In seeing this production twice (and muttering all of this to myself) I was taken to agreeing with Charles Williams that Parolles, in All’s Well That Ends Well, gives voice to an idea that is cast over the plays:
“Simply the thing I am / Shall make me live.”
The res itself, not only about it — the cry of its occasion, the thing that Henry IV is, is found in its language, in the power of its telling. It is no simplistic feat that the cast of this show expressed said language to the point of making it live. And where else could the ambition possibly reside? After all, and with Stevens again, “In the end, in the whole psychology, the self, / the town, the weather, in a casual litter, / Together, said words of the world are the life of the world.” To receive this life of the world in the theater is remarkably arresting, and in this case what strikes in equal measure: wonder at the Prince’s rise and woe in Falstaff’s preliminary undoing.
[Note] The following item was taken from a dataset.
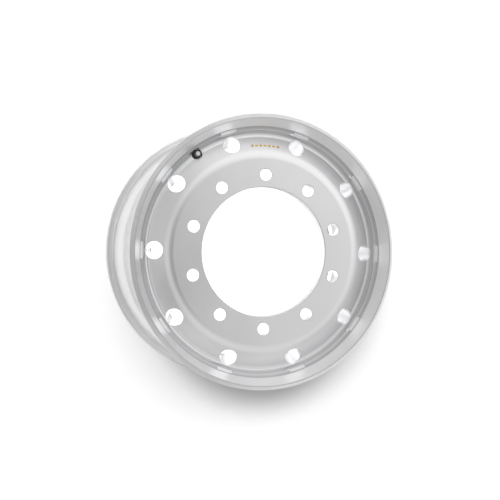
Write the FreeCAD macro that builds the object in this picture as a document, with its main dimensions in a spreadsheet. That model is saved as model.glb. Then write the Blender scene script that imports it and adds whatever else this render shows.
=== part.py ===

That a rise to power be mated to a correspondent dissolution, that the things which are to separate friends be the very same which brought them together, that the banished be the one from whom the banisher drew the greatest vitality — here we understand that, however cautionary, however tendentious, there is something good in Falstaff’s appetite for life; in the inextricable life: good, though fragile; fragile, so despairing; despairing, though magnificent. We remember, “Banish plump Jack, and banish the world,” and, perhaps, we hear Pascal, “All these miseries prove man’s greatness; they are the miseries of a great man, a deposed king.”